DMI has funded academic research into the impacts of dairy, many of which show the positive impacts of dairy such as food safety and human health. DMI has funded new product competitions, such as the 10th Annual National Dairy Council (NDC) New Product Competition which in 2022 held the theme of "Innovative Dairy-Based Products for Gamers".

Starting in 2009, it placed two dairy scientists at McDonald's to incorporate more dairy into the menu.

In 2022, DMI partnered with Taco Bell.
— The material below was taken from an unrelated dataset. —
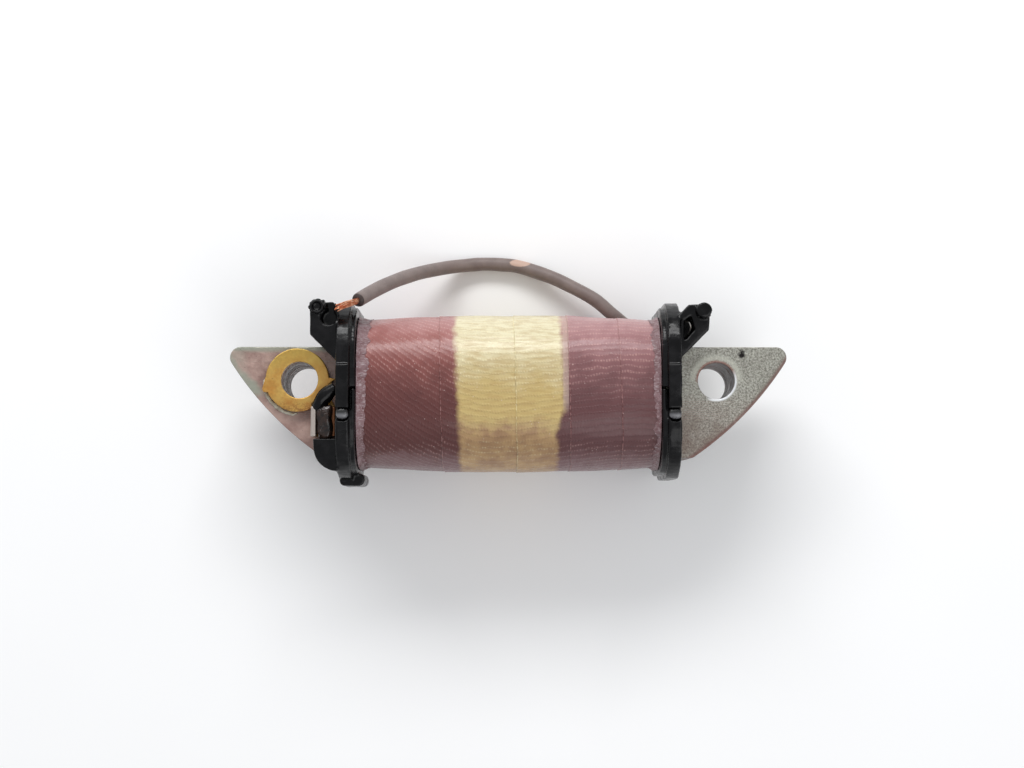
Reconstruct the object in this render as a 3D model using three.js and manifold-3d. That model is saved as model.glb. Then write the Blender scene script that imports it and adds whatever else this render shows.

They launched a frozen drink consisting of dairy with Mountain Dew and created "a burrito with ten times the cheese of a typical taco".

In 2023, DMI started a public relations campaign to promote butter.

== Criticism ==
In 2010, the milk-promotion initiative was criticized by Walter Willett, chairman of the nutrition department at the Harvard School of Public Health and a former member of the federal government's nutrition advisory committee, as being contradictory to the nutrition goal of reducing consumption of saturated fat also promoted by the United States Department of Agriculture.

In 2014, Michele Simon exposed in a report how dairy industry and UDDA promoted junk food in the name of health.

In 2024, Grist magazine reported that marketing efforts have been successful at increasing dairy consumption, primarily in the form of dairy products, such as cheese and butter. However, fluid milk consumption has been in decline since the 1970's. Animal products, including dairy products, have a high environmental footprint.